On Oct. 23, history was made when an oceanic research team found a ship over two thousand four hundred years old off the Bulgarian coast. Researchers say the ship closely resembles some sort of Greek ship used for trade; this ship was also commonly painted on ancient Greek wine vases.

The ship itself was found 1.2 miles under the sea and is being acknowledged as the oldest known ship to still be intact.

Due to the high concentration of salt in the Black Sea where the ship was found, the water essentially contains no oxygen, which in turn has kept the ship in good condition with no deterioration.

The explore team used two underwater robots to map out a 3-D image of the ship and took a sample of the remains in order to estimate the age of the vessel.
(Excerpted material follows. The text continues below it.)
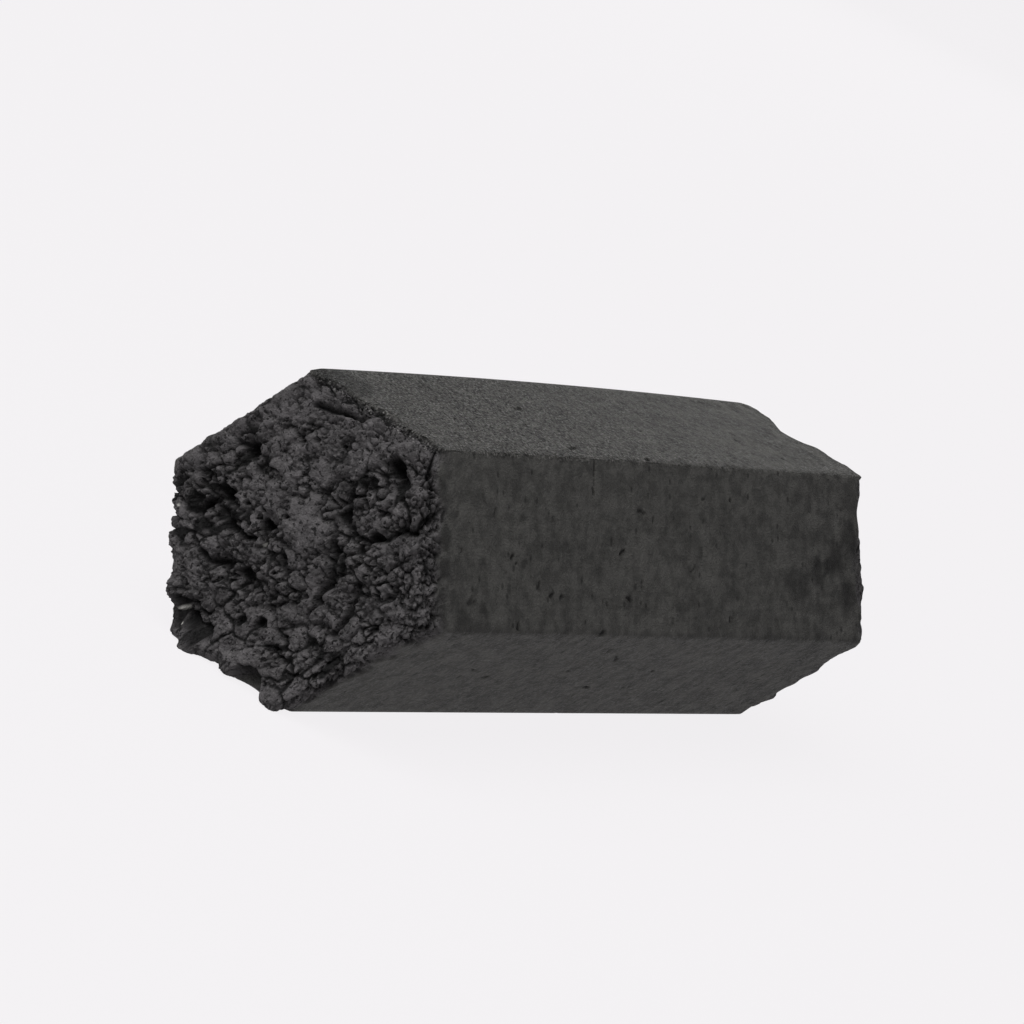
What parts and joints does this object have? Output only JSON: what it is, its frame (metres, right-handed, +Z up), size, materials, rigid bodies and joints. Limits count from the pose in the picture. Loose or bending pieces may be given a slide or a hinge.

The same explore team has found 67 other antique ships in the past three years. They range from about 800 B.C.E to the 17th century.

“The fact that they found a Greek ship with such age can tell us a lot of information about the daily life, shipping industry, culture

Any type of new artifact is always going to tell us new information we didn’t know before and that information in most cases can unlock a much larger spectrum of knowledge,” said Ashley Gleim, history teacher at SHS.

Researchers lack the current funds to investigate the insides the ship which could lead to further knowledge of the ship and its past.

“I think it’s a very interesting subject that reveals a lot about the previously known or unknown culture of the Greek. If proper funds are given to the team, I also believe we can access a much wider range of knowledge,” said Carissa Lumby, 9.